Unlike the commonly used face-to-face interview format, such as the UK SF-6D study or US EQ-5D studies, the US SF-6D valuation study is an online survey.(6) In face-to-face interviews, interviewers may aid respondents who undergo potentially complicated valuation tasks (e.g., SG) or may visually monitor participant effort put into the task. Interviewers may also introduce Hawthorne effects (respondents modify their behavior in response to being studied) and social desirability biases (tendency to respond more favorably).(50, 51) In the US study design, we allowed for excess kurtosis in the econometric specification to address potential saliency issues and designed the valuation task to reduce cognitive burden (i.e., paired comparisons).

The stacked probit revives Thurstonian Case V scaling as a mixture model that allows for excess kurtosis beyond the Bradley-Terry-Luce model. (16, 52, 53) The evidence of excess kurtosis is not surprising due to the potential for satisficers in online surveys; yet, this is the first study to measure excess kurtosis in health preferences. The stacked probit was the natural conclusion of a lesser known observation that stacking densities can create densities with greater kurtosis, but not lesser kurtosis. The Gaussian distribution has no excess kurtosis, making it a reasonable candidate for stacking. In this case, stacks of 2 Gaussian densities can closely replicate a logistic distribution; however, stacks of logistics cannot replicate a Gaussian density. If unaddressed, excess kurtosis may compress parameter estimates by pushing them between the narrow tails of a constraining distribution.

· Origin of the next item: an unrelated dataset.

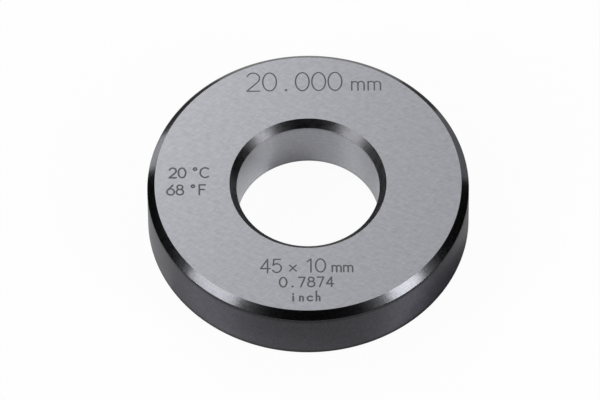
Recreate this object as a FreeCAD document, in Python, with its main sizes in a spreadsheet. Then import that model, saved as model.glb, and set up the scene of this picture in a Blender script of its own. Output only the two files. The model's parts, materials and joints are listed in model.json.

The use of a non-probability sample with observable demographic and socioeconomic differences compared to the 2000 US census affects the interpretation of the estimates. Application of sampling weights may reduce differences in the observable characteristics, but does not address non-probability sampling (i.e., unobservable biases). Also, weights are estimated and derived for an arbitrarily selected array of self-reported responses. Variability in the estimates or responses increase standard error in the valuation estimates, and may not improve generalizability. Instead, this paper provides unweighted results from a national sample of US panelists, which is the best available evidence for the translation of SF-6D responses to QALYs.

The feasibility of online health valuation studies using a pivoted design suggests potential expansion for additional health descriptive systems, such as the EQ-5D 5L and SF-12, as well as disease-specific instruments. Further methodological research is needed to examine order effect, the implications of pair selection, non-additive MAU models, framing effects of FP descriptions, satisficing controls, logical consistency, and variability in health preferences by respondent characteristics and time of survey completion.